Ph.D. Harvard University 1992
M.A. Harvard University 1987
M.T.S. Harvard Divinity School 1984
B.A. Grinnell College 1977
Theory and Method, Chinese Religion, Comparative Mysticism
Dr. Herman’s scholarship focuses on theoretical and comparative issues in the study of religion, including such topics as the public discourse on religion in education and the media, the Western integration of Asian religious resources, and the historical development of mystical traditions. His recent publications include Taoism for Dummies (John Wiley & Sons), “The Spiritual Illusion: Constructive Steps Toward Rectification and Redescription,” in Method and Theory in the Study of Religion, “Civil Discourse or Simple Discord?
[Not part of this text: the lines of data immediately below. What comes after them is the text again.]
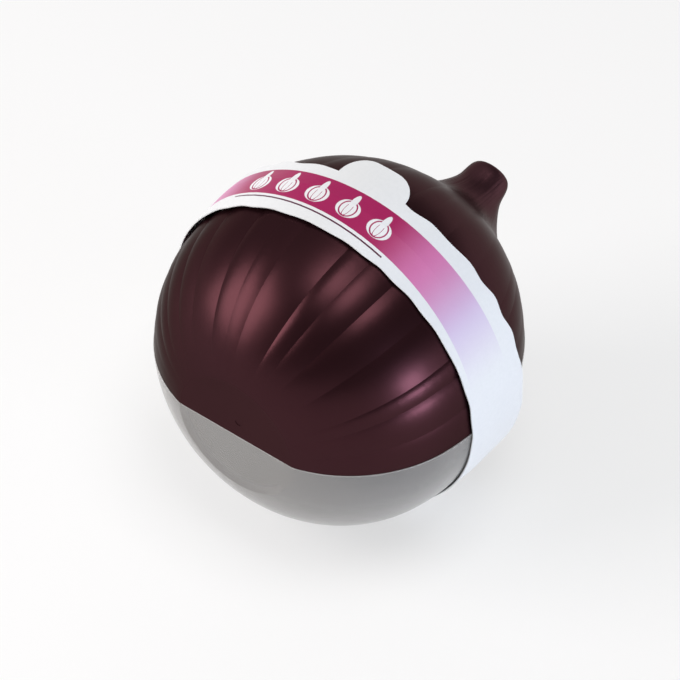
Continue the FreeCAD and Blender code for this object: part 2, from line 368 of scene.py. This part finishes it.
def make_world():
    """A white backdrop at the horizon, dim overhead, with a soft glow from behind."""
    world = bpy.data.worlds.new("studio")
    bpy.context.scene.world = world
    n = Nodes(world, "ShaderNodeOutputWorld")
    ray = n.add("TexCoord").outputs["Generated"]
    height = n.split(ray)[2]
    sky = n.step(height, HORIZON_TOP, SKY_START, HORIZON_LIGHT, SKY_LIGHT)
    toward = n.add("VectorMath")
    toward.operation = "DOT_PRODUCT"
    n.put(toward.inputs[0], ray)
    n.put(toward.inputs[1], GLOW_FROM)
    glow = n.step(toward.outputs["Value"], GLOW_START, GLOW_FULL, 0.0, GLOW_LIGHT)
    light = n.math("MAXIMUM", sky, glow)
    n.finish(n.add("Background", Color=WHITE, Strength=light))


def make_lamp(name, toward, distance, size, power, colour):
    """A soft rectangular lamp that faces the body from the direction given."""
    data = bpy.data.lights.new(name, "AREA")
    data.shape = "RECTANGLE"
    data.size, data.size_y = size
    data.energy = power
    data.color = colour
    lamp = bpy.data.objects.new(name, data)
    bpy.context.scene.collection.objects.link(lamp)
    ray = Vector(toward).normalized()
    lamp.location = Vector((0, 0, AXIS_Z)) + ray * distance
    lamp.rotation_euler = ray.to_track_quat("Z", "Y").to_euler()


def make_camera():
    az = math.radians(VIEW_AZIMUTH)
    el = math.radians(VIEW_ELEVATION)
    flat = math.cos(el)
    back = Vector((math.sin(az) * flat, -math.cos(az) * flat, math.sin(el)))
    right = Vector((math.cos(az), math.sin(az), 0.0))
    up = back.cross(right)
    aim = Vector((0, 0, AXIS_Z)) + right * AIM_RIGHT + up * AIM_UP
    data = bpy.data.cameras.new("camera")
    data.sensor_width = SENSOR_MM
    data.lens = LENS_MM
    data.clip_start = 0.01
    camera = bpy.data.objects.new("camera", data)
    bpy.context.scene.collection.objects.link(camera)
    turn = Matrix((right, up, back)).transposed()
    roll = Matrix.Rotation(math.radians(VIEW_ROLL), 3, "Z")
    camera.matrix_world = (turn @ roll).to_4x4()
    camera.location = aim + back * VIEW_DISTANCE
    bpy.context.scene.camera = camera


dress("lid", lid_material())
dress("base", base_material())
dress("sleeve", paper_material())
make_floor()
make_world()
for lamp_row in LAMPS:
    make_lamp(*lamp_row)
make_camera()
bpy.context.scene.view_settings.view_transform = "Standard"
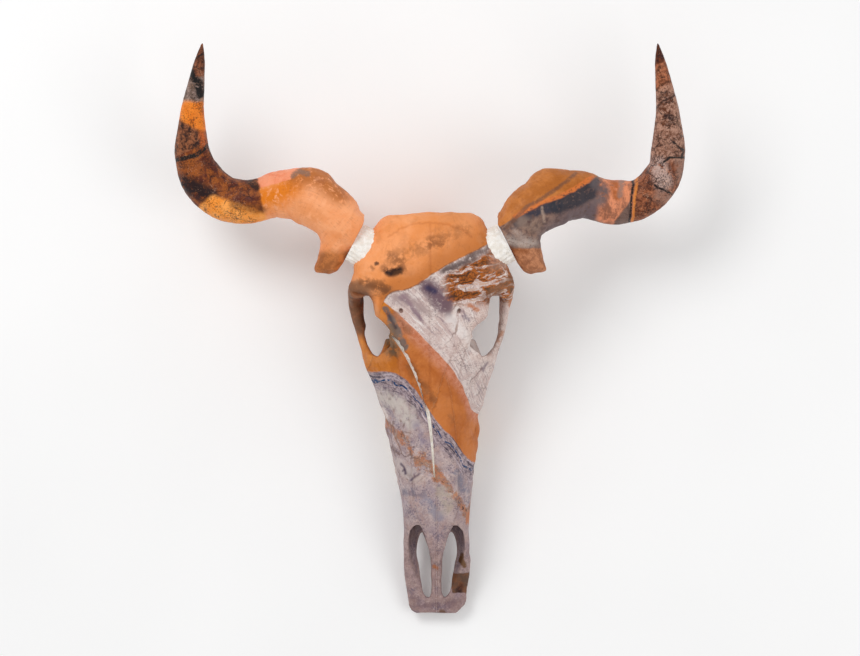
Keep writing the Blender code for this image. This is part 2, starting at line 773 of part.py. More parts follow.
def build():
    """Makes every bone and horn."""
    rest = keep_largest(whole_skull())
    thin_out(rest, SKULL_FACES)
    leaned(rest)
    bones = {}
    for word, side in SIDES.items():
        bones[f"zygomatic_{word}"] = taken(rest, cheek_region(side, 0.0), f"zygomatic_{word}")
        combine(rest, [cheek_region(side, SUTURE)], "DIFFERENCE")
    cranium = taken(rest, behind_suture(0.0), "cranium")
    combine(rest, [behind_suture(SUTURE)], "DIFFERENCE")
    combine(rest, [leaned(open_suture())], "DIFFERENCE")
    nasals = taken(rest, leaned(nasal_roof(0.0)), "nasals")
    combine(rest, [leaned(nasal_roof(SUTURE))], "DIFFERENCE")
    premaxillae = taken(rest, premaxilla_region(0.0), "premaxillae")
    combine(rest, [premaxilla_region(SUTURE)], "DIFFERENCE")
    combine(cranium, [horn_stump(side) for side in SIDES.values()], "UNION")
    bones["cranium"] = cranium
    for pair, name in ((nasals, "nasal"), (premaxillae, "premaxilla"), (rest, "maxilla")):
        for word, half in halves(pair, name).items():
            bones[f"{name}_{word}"] = half
    for word, side in SIDES.items():
        combine(bones[f"maxilla_{word}"], [leaned(one) for one in tooth_row(side)], "UNION")
    table = block("table", (-FAR, -FAR, -FAR), (FAR, FAR, 0.0))
    for bone in bones.values():
        combine(bone, [table], "DIFFERENCE", keep=True)
        painted(keep_largest(bone), BONE_COLOUR, 0.7)
    bpy.data.objects.remove(table)
    horns = [painted(horn(word, side), HORN_COLOUR, 0.5) for word, side in SIDES.items()]
    centred(list(bones.values()) + horns)


def main():
    """Clears the scene and builds the skull."""
    for obj in list(bpy.data.objects):
        bpy.data.objects.remove(obj)
    build()


main()
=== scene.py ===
"""A blue wildebeest skull without its lower jaw, face up on a pale table, as seen from straight above.

Lengths in the classes are in millimetres, and the meshes are in metres. X runs across the skull, -Y is the
nose, +Y is the crown and +Z is up out of the face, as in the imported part. The bone and horn carry stains in
the broad zones of colour of the photograph, with veins, cracks and specks of their own.
"""

import sys
import logging
import math
from collections.abc import Callable, Iterable, Sequence
from dataclasses import dataclass, field
from enum import Enum

import bmesh
import bpy
import numpy as np
from bpy.types import Material, Node, NodeSocket, NodeTree, Object
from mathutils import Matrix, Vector, bvhtree, kdtree, noise


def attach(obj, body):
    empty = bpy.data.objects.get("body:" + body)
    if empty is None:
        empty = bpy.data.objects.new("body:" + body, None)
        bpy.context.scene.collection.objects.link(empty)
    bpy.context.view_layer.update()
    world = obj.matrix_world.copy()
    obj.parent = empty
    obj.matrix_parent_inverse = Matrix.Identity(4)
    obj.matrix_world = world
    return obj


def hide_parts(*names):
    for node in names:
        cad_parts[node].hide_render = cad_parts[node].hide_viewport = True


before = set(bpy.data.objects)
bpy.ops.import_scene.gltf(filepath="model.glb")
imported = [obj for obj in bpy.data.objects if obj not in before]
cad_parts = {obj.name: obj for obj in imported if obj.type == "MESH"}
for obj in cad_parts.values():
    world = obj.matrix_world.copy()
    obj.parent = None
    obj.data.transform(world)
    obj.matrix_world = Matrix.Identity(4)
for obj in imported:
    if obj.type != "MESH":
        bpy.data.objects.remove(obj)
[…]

Competing Visions for Religion in the Public Schools,” in Biondo and Fiala, Civility, Religious Pluralism, and Education (Routledge), “A Picture Worth a Thousand Tears: How a Single Photograph Healed a Jewish Family,” in Harvard Divinity Bulletin, “The Mysterious Mr. Wang: The Search for Martin Buber’s Confucian Ghostwriter,” in Journal of Chinese Religions, and “Who Cares if the Qur’an is the Word of God? W. C. Smith’s Charge to the Aspiring Public Intellectual,” Sharma and Aitken, Wilfred Cantwell Smith: The Scholar and His Legacy (SUNY Press – forthcoming).